The irony running through David Leveaux's production of this Copit-Yeston musical is that Larry Lamb, who stars as the grown up Guido Contini, is about as pulsatingly Latin in stage presence as Manuel in Fawlty Towers is ceremoniously Japanese. This, oddly enough, turns out to be an advantage. Audiences love actors when they are miscast but manage to triumph over the odds through sheer guts. And by the end, the second-night audience with whom I saw Nine were in love with Lamb.

This is all the more peculiar an achievement given that the character he plays - a blocked movie director who spends his time alternating between adulterous fornication and cannibalising his emotional life for the screen - is already offputtingly over-endowed with lovers. Like the Fellini film 81/2, on which this 1982 musical is based, Nine thinks it's an analysis of the hero's narcissistic conception of the world, but ultimately can't get out of its own narcissistic trap.

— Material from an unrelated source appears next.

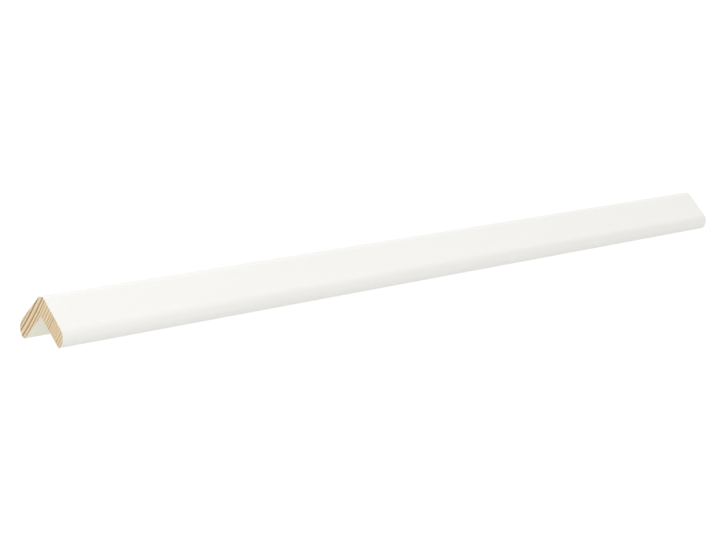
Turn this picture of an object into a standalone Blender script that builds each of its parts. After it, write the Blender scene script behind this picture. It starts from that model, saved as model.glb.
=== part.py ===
"""Corner moulding: a length of painted pine with equal legs, as fitted over a wall's outer corner.

It lies along X on the tips of its two legs, with the rounded outer edge on top. Sizes are in metres, and
the origin is below the middle of its length, on the plane that it rests on.
"""

import math

import bpy
from mathutils import Vector

LENGTH = 0.548
LEG_WIDTH = 0.027
LEG_THICKNESS = 0.008

OUTER_EDGE_RADIUS = 0.0037
INNER_EDGE_RADIUS = 0.0008
TIP_OUTER_RADIUS = 0.0064
TIP_INNER_RADIUS = 0.0014

# The flat that stays between two roundings on one side, and how far a facet may lie from its arc.
LEAST_FLAT = 0.00005
FACET_TOLERANCE = 0.000003

PAINT_COLOUR = (0.90, 0.895, 0.87, 1.0)
PAINT_ROUGHNESS = 0.42

# Every corner of the section is a right angle.
CORNER_ANGLE = math.pi / 2


def clear_scene():
    for old in list(bpy.data.objects):
        bpy.data.objects.remove(old, do_unlink=True)


def down_leg(side, along, depth):
    """A point of a leg in the section: along its outer face from the sharp outer edge, and that deep in it.

    side is 1 for the leg towards +Y and -1 for the one towards -Y. The outer edge is at 0, 0.
    """
    slope = math.sqrt(0.5)
    return Vector((side * (along - depth) * slope, -(along + depth) * slope))


def section_corners():
    """The sharp corners of the section with the radius of each, anticlockwise from the outer edge."""
    tip_outer = down_leg(1, LEG_WIDTH, 0)
    tip_inner = down_leg(1, LEG_WIDTH, LEG_THICKNESS)
    inner_edge = down_leg(1, LEG_THICKNESS, LEG_THICKNESS)
    mirrored = Vector((-1, 1))
    return [
        (Vector((0, 0)), OUTER_EDGE_RADIUS),
        (tip_outer * mirrored, TIP_OUTER_RADIUS),
        (tip_inner * mirrored, TIP_INNER_RADIUS),
        (inner_edge, INNER_EDGE_RADIUS),
        (tip_inner, TIP_INNER_RADIUS),
        (tip_outer, TIP_OUTER_RADIUS),
    ]


def radii_that_fit(corners):
    """The radii, drawn in where a side is too short for the roundings at its two ends."""
    wanted = [radius for _, radius in corners]
    fitted = list(wanted)
    for here, (corner, radius) in enumerate(corners):
        there = (here + 1) % len(corners)
        side = (corners[there][0] - corner).length
        share = (side - LEAST_FLAT) / (radius + wanted[there])
        fitted[here] = min(fitted[here], radius * share)
        fitted[there] = min(fitted[there], wanted[there] * share)
    return fitted


def rounded_corner(before, corner, after, radius):
    """The points of the arc that rounds one corner, from the side before it to the side after it."""
    arriving = (corner - before).normalized()
    leaving = (after - corner).normalized()
    centre = corner + radius * (leaving - arriving)
    facet_angle = 2 * math.acos(1 - FACET_TOLERANCE / radius)
    steps = math.ceil(CORNER_ANGLE / facet_angle)
    turns = [CORNER_ANGLE * step / steps for step in range(steps + 1)]
    return [
        centre + radius * (arriving * math.sin(turn) - leaving * math.cos(turn))
        for turn in turns
    ]


def section_outline():
    """The rounded outline, moved so that the tips of the legs touch the resting plane."""
    corners = section_corners()
    radii = radii_that_fit(corners)
    outline = []
    for here, (corner, _) in enumerate(corners):
        before = corners[here - 1][0]
        after = corners[(here + 1) % len(corners)][0]
        outline += rounded_corner(before, corner, after, radii[here])
    rest_height = min(point.y for point in outline)
    return [point - Vector((0, rest_height)) for point in outline]


def painted_pine():
    material = bpy.data.materials.new("white paint")
    material.use_nodes = True
    shader = material.node_tree.nodes["Principled BSDF"]
    shader.inputs["Base Color"].default_value = PAINT_COLOUR
    shader.inputs["Roughness"].default_value = PAINT_ROUGHNESS
    shader.inputs["Metallic"].default_value = 0.0
    material.diffuse_color = PAINT_COLOUR
    return material


def corner_moulding():
    """The section as a flat outline, extruded both ways and turned so that it runs along X."""
    curve = bpy.data.curves.new("corner_moulding", "CURVE")
    curve.dimensions = "2D"
    curve.fill_mode = "BOTH"
    curve.extrude = LENGTH / 2
    outline = section_outline()
    spline = curve.splines.new("POLY")
    spline.points.add(len(outline) - len(spline.points))
    for point, place in zip(spline.points, outline):
        point.co = (place.x, place.y, 0, 1)
    spline.use_cyclic_u = True
    curve.materials.append(painted_pine())
    moulding = bpy.data.objects.new("corner_moulding", curve)
    # The outline's own X becomes Y, its Y becomes Z, and the extrusion runs along X.
    moulding.rotation_euler = (math.pi / 2, 0, math.pi / 2)
    return moulding


def main():
    clear_scene()
    collection = bpy.data.collections.new("Corner moulding")
    bpy.context.scene.collection.children.link(collection)
    collection.objects.link(corner_moulding())


main()
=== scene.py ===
"""Looks of the corner moulding: sprayed white paint on planed pine, sawn square at both ends.

It lies along X on the tips of its two legs, with the rounded outer edge on top and the photographed end
at low X. Sizes are in metres, or in millimetres where a name ends in _MM.
"""

import math
import random

import bpy
import numpy as np
from mathutils import Matrix, Vector, noise
from mathutils.geometry import delaunay_2d_cdt


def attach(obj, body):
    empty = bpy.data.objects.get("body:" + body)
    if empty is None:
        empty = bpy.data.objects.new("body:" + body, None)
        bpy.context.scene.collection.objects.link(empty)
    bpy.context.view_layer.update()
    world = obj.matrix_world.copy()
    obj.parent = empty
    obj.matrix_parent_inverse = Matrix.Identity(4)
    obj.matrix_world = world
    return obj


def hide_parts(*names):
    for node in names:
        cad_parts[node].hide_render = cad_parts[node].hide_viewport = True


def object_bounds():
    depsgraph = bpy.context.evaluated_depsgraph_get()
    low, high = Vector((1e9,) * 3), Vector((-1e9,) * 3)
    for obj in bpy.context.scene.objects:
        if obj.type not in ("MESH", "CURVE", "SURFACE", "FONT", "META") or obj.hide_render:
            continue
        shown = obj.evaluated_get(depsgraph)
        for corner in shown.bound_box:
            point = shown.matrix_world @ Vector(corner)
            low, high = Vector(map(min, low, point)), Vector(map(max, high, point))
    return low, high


MM = 0.001

# The section, as on the solid: two equal legs at a right angle.
LEG_WIDTH = 0.027
LEG_THICKNESS = 0.008
OUTER_EDGE_RADIUS = 0.0037
INNER_EDGE_RADIUS = 0.0008
TIP_OUTER_RADIUS = 0.0064
TIP_INNER_RADIUS = 0.0014
CORNER_ANGLE = math.pi / 2
FEWEST_ARC_STEPS = 5

# A straight that is longer than whole steps by less than this share of one gets no extra point.
SPARE_STEP = 0.01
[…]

Yet I think that long stretches of this show are terrific and that Leveaux's production, by and large, skilfully gives it the darkly witty, fantasmagoric feel the proceedings need. A huge mirror tilts overbearingly over the stage, with the slight suggestion of operating theatre as much as theatre. Dressed in achingly fashionable Sixties clobber, the myriad women in Guido's life cluster about him in a dreamlike way. For example, while his wife (whose pain is eloquently expressed by Suzannah Fellows) looks on thinking her husband is taking a call from the Vatican, Guido's mistress (superb Clare Burt) sings to him and performs a stunningly sexy and funny missionary position dance on the round table that acts as a sort of inner stage. There's a whiff of potential danger in the air with all these women who, you feel, could easily turn into the Bacchae.

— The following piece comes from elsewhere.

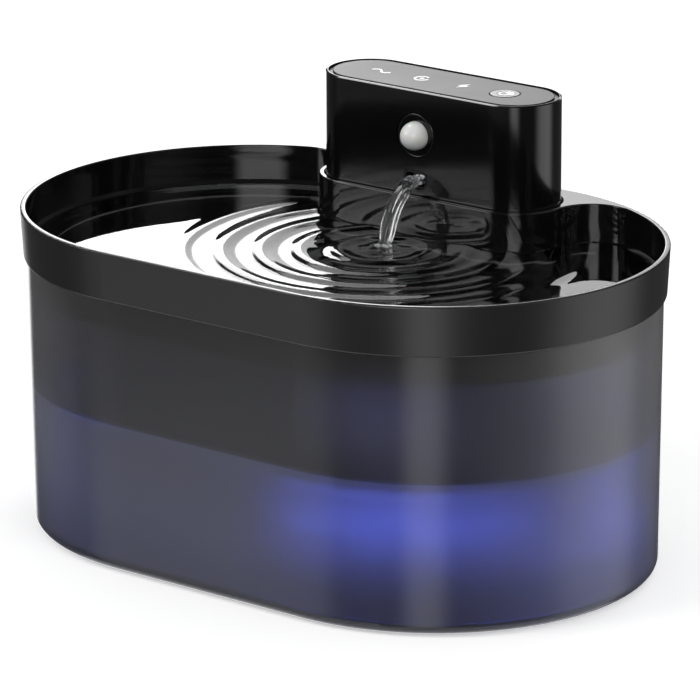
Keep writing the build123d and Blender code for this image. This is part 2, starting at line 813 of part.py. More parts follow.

The show prompts inevitable comparisons with Sondheim's Company, which is an altogether better piece. On the other hand, any lyricist who can half-rhyme Proust with Christ is more than all right in my book, and the score has a stringency and range, stretching its way round everything from blasphemous liturgical burbling to a knockout Follies Bergeres spoof, brilliantly performed by Sara Kestelman as Guido's producer. Guido's climactic bonding with his inner child (played with a lovely unforced sweetness and charm by Owen Proctor Jackson) might well make you want to throw up. But even here wit saves the day. For when all the women desert Guido, it's this younger self who mischievously leads them off, dancing ahead of them on the aerial walkways of Anthony Ward's set like a juvenile cross between the Pied Piper and an under-age Bluebeard.